Dies gilt nicht zuletzt für Information über den Aufenthaltsort bestimmter Nutzer – zum Beispiel wenn die Algorithmen eines Netzanbieters zur Auswahl von Access-Points, wie etwa Funkmasten oder WiFi-Basisstationen bekannt werden. Die darüber erbeuteten Informationen können von Cyberkriminellen verwendet werden, um Nutzerprofile zu erstellen (Wo liegt der Arbeitsplatz, wo der Wohnort eines bestimmten Users) – oder auch, um etwa Politiker oder Prominente gezielt auszuspähen. Noch kritischer wäre es, wenn es einem Angreifer gelingt, eine gefälschte 5G-Basisstation ins Netz einzuschmuggeln – denn dann könnten die den Kommunikationsverkehr aller an dieser Basis eingebuchten Nutzer direkt mithören.
Die komplexe Architektur von 5G hilft jedoch auch beim Schutz
Die meisten der genannten Sicherheitsschwachstellen haben ihren Ursprung nicht direkt im 5G Standard, sondern resultieren vielmehr aus der großen Anzahl an Komponenten und Technologien, aus denen sich 5G zusammensetzt. Diese auf den ersten Blick erscheinende Schwäche kann aber auch zum Vorteil genutzt werden, um 5G sicher zu machen.
Wie die Forscher der Universität Oulu im Paper „Overview of 5G Security Challenges and Solutions“ diskutieren, verspricht vor allem Software Defined Networking eine Möglichkeit, Netze wie 5G gegen Angriffe zu härten – nämlich dann, wenn erstmal die SDN-spezifischen Sicherheitstücken geschlossen sind. Durch die Architektur eines zentralen Kontrollservers ermöglicht SDN zudem erstmalig, netzwerkweite Sicherheitsstandards zu implementieren und die Datenströme im Netz so steuern, das sie für ein Großteil der üblichen Angriffstechniken nicht mehr erreichbar sind. Des weiteren ermöglicht die zentrale Sicht auf ein Netzwerk durch den SDN Kontrollserver auch neuartige, beispielsweise auf maschinellem Lernen basierte Erkennungsalgorithmen, die potenzielle Angriffe und bösartige Datenpakete schon frühzeitig erkennen können.

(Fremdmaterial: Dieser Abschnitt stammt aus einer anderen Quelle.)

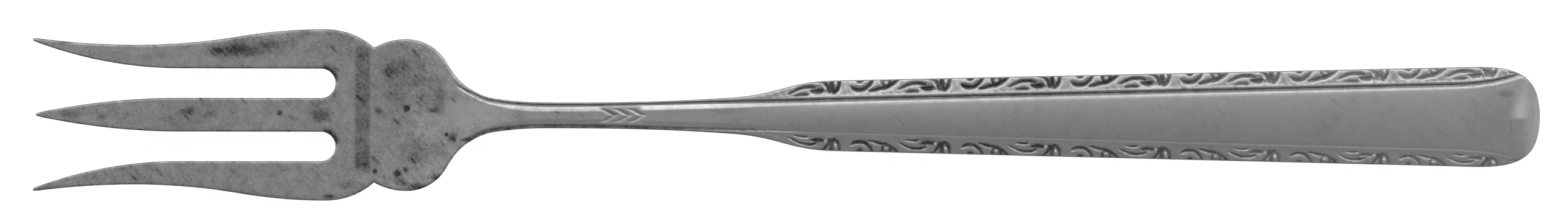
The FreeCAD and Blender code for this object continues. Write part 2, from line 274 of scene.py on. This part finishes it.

Viele Schwachstellen sind erkannt, an ihrer Behebung wird intensiv gearbeitet
Außerdem könnten im 5G-Netz gezielte Maßnahmen getroffen werden, um Sicherheitsschwachstellen zu minimieren. So wäre zum Beispiel denkbar, die Genauigkeit der Ortsinformation im 5G-Mobilfunknetz künstlich soweit zu senken, dass die darauf basierenden Anwendungen zwar noch gut funktionieren, Angreifern aber keine unnötig exakten Informationen etwa über den Aufenthaltsort eines Nutzers geliefert werden.
Die gute Nachricht ist also, dass den Entwicklern von Netzkomponenten, den Netzbetreibern und den Standardisierungsgremien für 5G, die beschriebenen Risiken und Angriffsmöglichkeiten durchaus bewusst sind. In der weiteren Standardisierung arbeiten sie mit Hochdruck daran, auch die Sicherheit und den Datenschutz im neuen Mobilfunknetz zu gewährleisten und wo nötig zu verbessern.
Mittlerweile hat sich auch ein Konsortium zur Standardisierung von Sicherheit im 5G Standard gebildet welches die Erfordernisse für ein sicheres Netz evaluiert. Darüberhinaus sind die verschiedenen Hersteller vom Smartphone-Anbieter bis zum Netzwerkausrüster sensibilisiert, dass sie sich untereinander deutlich besser abstimmen müssen als in der Vergangenheit, um die Sicherheit und den Datenschutz in 5G wirklich zu gewährleisten.